Она остановилась перед дверью и схватила мой простенький черный зонтик:
– У нас весьма деликатная миссия, Нелл. Возможно, она даже опаснее той, которая предстоит нашим спутникам.
– Что может быть опаснее, чем идти за консультацией к Шерлоку Холмсу? – Я подумала о бедном Квентине, которому скоро предстояло обмануть самого лучшего детектива в… Англии, участвуя в грандиозном плане Ирен.
Примадонна подняла зонтик, как штандарт, и распахнула дверь в плохо освещенный холл отеля:
– Мы обратимся ко второй из самых опасных женщин Лондона – миссис Джон Уотсон.
– А кто первая, позволь узнать? – поинтересовалась я.
Ирен скромно произнесла, глядя на меня сквозь пенсне:
– Это я.
* * *Мы воспользовались столичной подземкой до Паддингтона.
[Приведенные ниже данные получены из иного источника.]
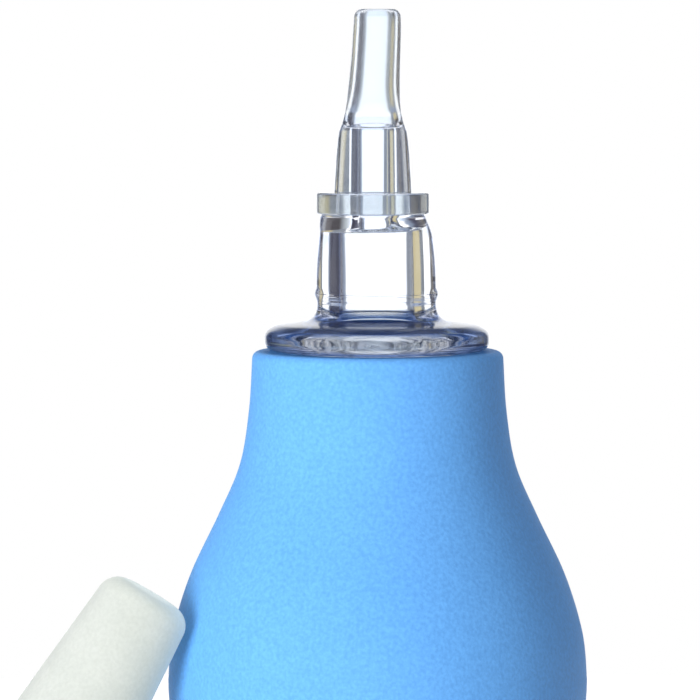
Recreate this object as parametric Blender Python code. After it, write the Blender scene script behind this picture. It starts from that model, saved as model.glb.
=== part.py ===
"""Bulb nasal aspirator: squeeze bulb, clear collector, soft nozzle tip, seal ring and a loose cap.

Units are metres, +Z is up, and the origin is the centre of the bulb's flat base. Outlines are
written in millimetres as (radius, height above the base) and turned about the vertical axis.
"""
import math

import bmesh
import bpy

MM = 0.001
FIT_GAP = 0.3            # clearance left between touching pieces

# squeeze bulb
BULB_RADIUS = 25.0
BULB_EQUATOR = 25.0      # height of the widest section
BULB_DEPTH = 27.5        # half height of the ellipse below the equator, cut flat at the base
BULB_TOP = 64.2
BULB_WALL = 2.2
NECK_RADIUS = 14.95
NECK_BORE = 11.7
NECK_BORE_END = 52.0     # height where the neck bore opens into the bulb

# collector
FLANGE_SEAT = BULB_TOP + FIT_GAP
FLANGE_RADIUS = 13.42
FLANGE_SHOULDER = 65.75  # height of the centre of the flange's upper rounding
CHAMBER_RADIUS = 7.14
CHAMBER_BORE = 4.42
CHAMBER_ROOF = 78.4
CHAMBER_TOP = 80.5
BEAD_RADIUS = 7.36
BEAD_HEIGHT = 71.1
BEAD_HALF = 0.6          # half the height of the bead
PLUG_END = 50.4
PLUG_RADIUS = 10.9
PLUG_BORE = 9.1
RIB_HEIGHTS = (53.2, 56.8, 60.4)
RIB_REACH = 0.5
SPIGOT_TOP = 90.6
SPIGOT_BASE_RADIUS = 2.95
SPIGOT_TOP_RADIUS = 2.6
AIRWAY_RADIUS = 1.9

# nozzle tip
TIP_SEAT = CHAMBER_TOP + FIT_GAP
TIP_TOP = 104.8
TIP_BASE_RADIUS = 4.62
TIP_BORE = 1.65
TIP_CROWN = 1.05         # height of the rounded end
POCKET_TOP = SPIGOT_TOP + FIT_GAP

# seal ring
RING_RADIUS = 6.72
RING_HEIGHT = 2.3
RING_EDGE = 0.3

# cap, in its own frame: height 0 is the open rim
CAP_LENGTH = 37.3
CAP_MOUTH_RADIUS = 8.76
CAP_END_RADIUS = 5.73
CAP_CORNER = 2.6
CAP_WALL = 1.05
CAP_LEAN = math.radians(31.0)
CAP_TURN = math.radians(5.6)
CAP_MOUTH_X = -45.6
CAP_MOUTH_Y = -12.45


def clear_scene():
    for obj in list(bpy.data.objects):
        bpy.data.objects.remove(obj, do_unlink=True)


def arc(centre, radius, start, end, steps):
    """Points of an arc in the (radius, height) plane; angles in degrees from the outward direction."""
    points = []
    for i in range(steps + 1):
        angle = math.radians(start + (end - start) * i / steps)
        points.append((centre[0] + radius * math.cos(angle), centre[1] + radius * math.sin(angle)))
    return points


def smooth(stations, steps):
    """A Catmull-Rom curve through the stations, with the given number of steps between two of them."""
    ends = [stations[0]] + list(stations) + [stations[-1]]
    points = []
    for a, b, c, d in zip(ends, ends[1:], ends[2:], ends[3:]):
        for i in range(steps):
            t = i / steps
            points.append(tuple(
                0.5 * (2 * q + (r - p) * t + (2 * p - 5 * q + 4 * r - s) * t * t
                       + (3 * q - p - 3 * r + s) * t ** 3)
                for p, q, r, s in zip(a, b, c, d)))
    points.append(stations[-1])
    return points


def plain_material(name, color, roughness, alpha=1.0):
    material = bpy.data.materials.new(name)
    material.use_nodes = True
    shader = material.node_tree.nodes["Principled BSDF"]
    shader.inputs["Base Color"].default_value = (*color, 1.0)
    shader.inputs["Roughness"].default_value = roughness
    shader.inputs["Metallic"].default_value = 0.0
    shader.inputs["Alpha"].default_value = alpha
    return material


def turned(name, outline, sides, seat, material):
    """Turn an outline in millimetres about the vertical axis; the origin is on it, at height seat.

    An outline that starts and ends on the axis is open; any other outline is closed into a loop.
    """
    mesh = bpy.data.meshes.new(name)
    bm = bmesh.new()
    verts = [bm.verts.new((r * MM, 0.0, (z - seat) * MM)) for r, z in outline]
    edges = [bm.edges.new(pair) for pair in zip(verts, verts[1:])]
    if outline[0][0] > 0.0:
        edges.append(bm.edges.new((verts[-1], verts[0])))
    bmesh.ops.spin(bm, geom=verts + edges, cent=(0, 0, 0), axis=(0, 0, 1),
                   angle=2 * math.pi, steps=sides, use_merge=True)
    bmesh.ops.remove_doubles(bm, verts=bm.verts, dist=1e-7)
    bmesh.ops.recalc_face_normals(bm, faces=bm.faces)
    bm.to_mesh(mesh)
    bm.free()
    mesh.shade_smooth()
    mesh.set_sharp_from_angle(angle=math.radians(35))
    mesh.materials.append(material)
    obj = bpy.data.objects.new(name, mesh)
    obj.location = (0.0, 0.0, seat * MM)
    bpy.context.collection.objects.link(obj)
    return obj


def lower_bowl(radius, depth, floor, steps):
    """Quarter ellipse from its cut at height floor up to just below the equator."""
    start = math.asin((BULB_EQUATOR - floor) / depth)
    points = []
    for i in range(steps):
        angle = start * (1 - i / steps)
        points.append((radius * math.cos(angle), BULB_EQUATOR - depth * math.sin(angle)))
    return points


def make_bulb():
    """Hollow pear-shaped bulb, one moulding, open at the neck."""
    rim = 0.8
    outer = [(0.0, 0.0)] + lower_bowl(BULB_RADIUS, BULB_DEPTH, 0.0, 7)
    outer += smooth([(BULB_RADIUS, BULB_EQUATOR), (24.45, 30.6), (22.35, 37.5), (19.0, 44.6),
                     (16.45, 50.6), (15.35, 57.0), (NECK_RADIUS, BULB_TOP - rim)], 2)
    outer += arc((NECK_RADIUS - rim, BULB_TOP - rim), rim, 30, 90, 2)
    inside = BULB_RADIUS - BULB_WALL
    inner = [(0.0, BULB_WALL)] + lower_bowl(inside, BULB_DEPTH - BULB_WALL, BULB_WALL, 6)
    inner += smooth([(inside, BULB_EQUATOR), (22.2, 30.6), (20.0, 37.5), (16.6, 44.6),
                     (12.9, 49.9), (NECK_BORE, NECK_BORE_END)], 2)
    inner.append((NECK_BORE, BULB_TOP))
    rubber = plain_material("bulb_rubber", (0.17, 0.50, 0.88), 0.6)
    return turned("squeeze_bulb", outer + inner[::-1], 36, 0.0, rubber)


def make_collector():
    """Clear moulding: ribbed plug in the neck, flange, chamber with a bead, and the tip's spigot."""
    edge_low, edge_high = 1.2, 1.35
    outline = [(PLUG_BORE, PLUG_END), (PLUG_RADIUS - 0.5, PLUG_END), (PLUG_RADIUS, PLUG_END + 1.2)]
    for height in RIB_HEIGHTS:
        outline += [(PLUG_RADIUS, height - 0.7), (PLUG_RADIUS + RIB_REACH, height),
                    (PLUG_RADIUS, height + 0.2)]
    outline.append((PLUG_RADIUS, FLANGE_SEAT))
    outline += arc((FLANGE_RADIUS - edge_low, FLANGE_SEAT + edge_low), edge_low, -90, -15, 3)
    outline += arc((FLANGE_RADIUS - edge_high, FLANGE_SHOULDER), edge_high, 10, 58, 3)
    outline += [(12.3, 67.15), (10.6, 67.55), (8.3, 67.9), (7.42, 68.5), (7.1, 69.7),
                (CHAMBER_RADIUS, BEAD_HEIGHT - BEAD_HALF), (BEAD_RADIUS - 0.06, BEAD_HEIGHT - BEAD_HALF / 2),
                (BEAD_RADIUS, BEAD_HEIGHT), (BEAD_RADIUS - 0.06, BEAD_HEIGHT + BEAD_HALF / 2),
                (CHAMBER_RADIUS + 0.02, BEAD_HEIGHT + BEAD_HALF), (CHAMBER_RADIUS - 0.06, 74.4),
                (6.87, 76.8), (6.68, 78.3), (6.5, 79.3), (6.25, CHAMBER_TOP - 0.25),
                (6.0, CHAMBER_TOP), (SPIGOT_BASE_RADIUS, CHAMBER_TOP),
                (SPIGOT_TOP_RADIUS, SPIGOT_TOP - 0.3), (SPIGOT_TOP_RADIUS - 0.3, SPIGOT_TOP),
                (AIRWAY_RADIUS - 0.05, SPIGOT_TOP), (AIRWAY_RADIUS, CHAMBER_TOP),
                (AIRWAY_RADIUS + 0.1, 79.0), (AIRWAY_RADIUS + 0.45, CHAMBER_ROOF),
                (CHAMBER_BORE - 0.2, CHAMBER_ROOF), (CHAMBER_BORE, CHAMBER_ROOF - 0.2),
                (CHAMBER_BORE + 0.08, 68.2), (5.0, 66.8), (6.2, 65.5), (8.2, 64.2),
                (PLUG_BORE, 62.6)]
    clear = plain_material("clear_plastic", (0.86, 0.91, 0.96), 0.08, 0.35)
    return turned("collector", outline, 32, FLANGE_SEAT, clear)


def make_tip():
    """Soft tip: a sleeve that fits over the spigot and runs up into the round-ended nostril tube."""
    pocket_base = SPIGOT_BASE_RADIUS + FIT_GAP
    pocket_top = SPIGOT_TOP_RADIUS + FIT_GAP
    crown_centre, crown_reach = 1.95, 0.84
    outline = [(pocket_base, TIP_SEAT), (TIP_BASE_RADIUS, TIP_SEAT), (TIP_BASE_RADIUS, 83.3),
               (4.45, 86.2), (4.24, 88.8), (4.05, 90.2), (3.84, 90.85), (3.48, 92.0), (3.28, 93.0),
               (3.11, 94.8), (2.93, 98.6), (2.84, 102.4)]
    for angle in (5, 30, 55, 78, 90):
        outline.append((crown_centre + crown_reach * math.cos(math.radians(angle)),
                        TIP_TOP - TIP_CROWN + TIP_CROWN * math.sin(math.radians(angle))))
    outline += [(TIP_BORE, TIP_TOP - 0.25), (TIP_BORE, 103.0), (1.75, 96.2), (2.05, 93.6),
                (2.45, 92.2), (2.6, POCKET_TOP), (pocket_top, POCKET_TOP)]
    soft = plain_material("soft_clear", (0.88, 0.93, 0.97), 0.12, 0.4)
    return turned("nozzle_tip", outline, 24, TIP_SEAT, soft)


def make_ring():
    """Milky silicone ring that grips the foot of the tip and seals inside the cap."""
    bore = TIP_BASE_RADIUS + FIT_GAP
    low, high = TIP_SEAT, TIP_SEAT + RING_HEIGHT
    outline = [(bore, low), (RING_RADIUS - RING_EDGE, low), (RING_RADIUS, low + RING_EDGE),
               (RING_RADIUS, high - RING_EDGE), (RING_RADIUS - RING_EDGE, high), (bore, high)]
    milky = plain_material("milky_silicone", (0.72, 0.78, 0.84), 0.35, 0.6)
    return turned("seal_ring", outline, 32, TIP_SEAT, milky)


def make_cap():
    """Tapered cup, standing on its open rim's edge and leaning towards the bulb."""
    top = CAP_LENGTH
    inner_corner = CAP_CORNER - CAP_WALL
    outer = [(0.0, top)] + arc((CAP_END_RADIUS - CAP_CORNER, top - CAP_CORNER), CAP_CORNER, 90, 0, 4)
    outer.append((CAP_MOUTH_RADIUS, 0.0))
    inner = [(0.0, top - CAP_WALL)]
    inner += arc((CAP_END_RADIUS - CAP_CORNER, top - CAP_CORNER), inner_corner, 90, 0, 2)
    inner.append((CAP_MOUTH_RADIUS - CAP_WALL, 0.0))
    shell = plain_material("cap_plastic", (0.80, 0.85, 0.84), 0.45)
    cap = turned("cap", outer + inner[::-1], 32, 0.0, shell)
    lift = CAP_MOUTH_RADIUS * math.sin(CAP_LEAN)
    cap.location = (CAP_MOUTH_X * MM, CAP_MOUTH_Y * MM, lift * MM)
    cap.rotation_euler = (0.0, CAP_LEAN, CAP_TURN)
    return cap


clear_scene()
make_bulb()
make_collector()
make_tip()
make_ring()
make_cap()
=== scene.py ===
import math

import bpy
from mathutils import Matrix, Vector


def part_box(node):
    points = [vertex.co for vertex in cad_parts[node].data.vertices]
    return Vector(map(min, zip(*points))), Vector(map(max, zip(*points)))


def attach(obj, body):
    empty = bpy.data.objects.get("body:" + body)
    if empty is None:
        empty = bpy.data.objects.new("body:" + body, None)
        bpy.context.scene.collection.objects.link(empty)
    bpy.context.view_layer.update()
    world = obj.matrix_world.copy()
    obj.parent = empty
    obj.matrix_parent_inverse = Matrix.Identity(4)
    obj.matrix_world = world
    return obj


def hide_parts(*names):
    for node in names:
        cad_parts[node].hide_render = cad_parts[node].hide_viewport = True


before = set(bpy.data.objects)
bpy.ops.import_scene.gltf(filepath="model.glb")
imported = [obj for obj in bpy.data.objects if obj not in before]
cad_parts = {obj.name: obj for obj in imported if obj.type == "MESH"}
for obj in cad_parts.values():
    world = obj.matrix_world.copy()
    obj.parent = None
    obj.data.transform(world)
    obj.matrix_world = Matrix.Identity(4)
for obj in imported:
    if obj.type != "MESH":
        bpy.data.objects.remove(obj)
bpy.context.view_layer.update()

MM = 0.001


# ---------------------------------------------------------------- sizes taken from the frame

def heights(node):
    """Lowest and highest point of a CAD node, in millimetres."""
    low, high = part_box(node)
    return low.z / MM, high.z / MM


BULB_TOP = heights("squeeze_bulb")[1]
BULB_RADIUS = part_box("squeeze_bulb")[1].x / MM
PLUG_END, SPIGOT_TOP = heights("collector")
FLANGE_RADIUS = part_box("collector")[1].x / MM
TIP_SEAT, TIP_TOP = heights("nozzle_tip")
RING_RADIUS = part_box("seal_ring")[1].x / MM
RING_TOP = heights("seal_ring")[1]
CAD_GAP = 0.3                       # clearance that the CAD solids keep between touching pieces
CHAMBER_TOP = TIP_SEAT - CAD_GAP
PRESS = 0.012                       # soft pieces bite this far into what they are pushed over

# squeeze bulb
BULB_EQUATOR = 25.0                 # height of the widest section
BULB_DEPTH = 27.5                   # half height of the ellipse below the equator, cut flat at the base
BULB_WALL = 2.2
NECK_RADIUS = 14.95
NECK_RIM = 0.9                      # rounding of the neck's outer rim
NECK_BORE = 11.7
NECK_BORE_END = 52.0                # height where the neck bore opens into the bulb

# collector
PLUG_RADIUS = 11.2
PLUG_BORE = 9.1
RIB_HEIGHTS = (53.2, 56.8, 60.4)
RIB_REACH = 0.45
FLANGE_SEAT = BULB_TOP + 0.05
FLANGE_EDGE_LOW = 1.2               # rounding of the flange's lower edge
FLANGE_EDGE_HIGH = 1.35             # and of its upper edge
FLANGE_SHOULDER = 65.75             # height of the centre of the upper rounding
CHAMBER_RADIUS = 7.14
CHAMBER_BORE = 4.42
CHAMBER_ROOF = 78.4
BEAD_HEIGHT = 71.1                  # of the two side lugs, and of the fine line between them
BEAD_HALF = 0.75
LUG_REACH = 0.2
LUG_SPREAD = 0.75                   # sine of the angle at which a lug ends, from its middle
SPIGOT_BASE = 2.95
SPIGOT_END = 2.62
SPIGOT_RIM = 0.25
AIRWAY = 1.9

# nozzle tip and seal ring
TIP_FOOT = 4.62
TIP_BORE = 1.65
TIP_CROWN = (0.84, 1.05)            # reach and height of the rounded end
TIP_CROWN_CENTRE = 1.95
RING_EDGE = 0.3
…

Ирен заявила, что экипаж привлечет внимание: если мы собираем жалкие медяки для бедных, то не можем себе позволить такой шикарный транспорт.
Не могу сказать, что мне очень хотелось попасть на суперсовременную городскую железную дорогу. Б́ольшая часть линий пряталась под землей в больших, заполненных паром туннелях, которые усиливали стук вагонных колес по путям до оглушающих ухо пропорций.
Что за шумный, грязный вид транспорта! Однако в толпе, которая наполняла чрево подземных металлических чудовищ, попадалось много прилично одетых женщин.
– Право же, Нелл, – весело обратилась ко мне Ирен, пока мимо нас во время одного из нечастых перегонов по поверхности проносился непривлекательный район города, – побереги свою кислую гримасу до прибытия в Паддингтон. Пусть мы выполняем богоугодную миссию, но пока совершенно не обязательно так кукситься.
– Из моих поездок по железной дороге никогда не выходило ничего хорошего, – заявила я.
Подруга помолчала, обдумывая мою реплику:
– Тут ты права. Сначала дорога в Богемию и вынужденное возвращение. Затем путешествие в Монако в компании индуса и Джерсового… – Я была рада, что она не упомянула инцидент с тогда еще безымянным Оскаром и газовой люстрой. – Но возращение из Франции прошло без происшествий! – торжествующе объявила она.
– Ты не присутствовала при неудачной встрече с коммивояжером – торговцем корсетами.
У Ирен сразу появилось виноватое выражение.
– Верно. Меня там не было. – И она больше ничего не сказала в пользу поездов.
Когда мы вынырнули из тоннеля близ Паддингтона, Ирен достала маленький набросок из своей большой сумки и посмотрела на него через свое – вернее, мое – пенсне.
– Можешь прочесть это, Нелл, дорогая? Я не привыкла к очкам. Годфри нарисовал, как пройти к дому Уотсона.
Я вздохнула и взяла бумагу, поднеся ее к самому носу.
– Здесь пешком совсем рядом, – определила я. – Но что за фраза по-французски тут в углу? Не могу разобрать слова…
– Ничего! – Ирен забрала у меня бумажку. – У Годфри есть привычка оставлять неожиданные послания. Я… э… потом тебе переведу.
К счастью, я достаточно долго смотрела на карту, чтобы запомнить простой маршрут. Мы пошли дальше, не привлекая никакого внимания. Очевидно, преображение Ирен оказалось поразительно удачным.
– Я все еще не понимаю, – произнесла я, когда мы приблизились к жилищу Уотсона, – почему ты думаешь, что медицинская сумка, которую носил доктор Уотсон в Афганистане, все еще находится у него. И как ты собираешься забрать ее, не раскрыв себя.
– Я планирую забирать сумку не у доктора Уотсона, а у миссис Уотсон. Здесь можно положиться на врожденный инстинкт жены – стремление выбросить любую вещь мужа, которую, по ее мнению, он хранит слишком долго без всякой причины.
– Кабинет доктора Уотсона находится в его доме. Хозяин не допустит такого самоуправства.
– Ему не придется меня никуда «допускать». Итак, где это место, столь привлекательное для кобр?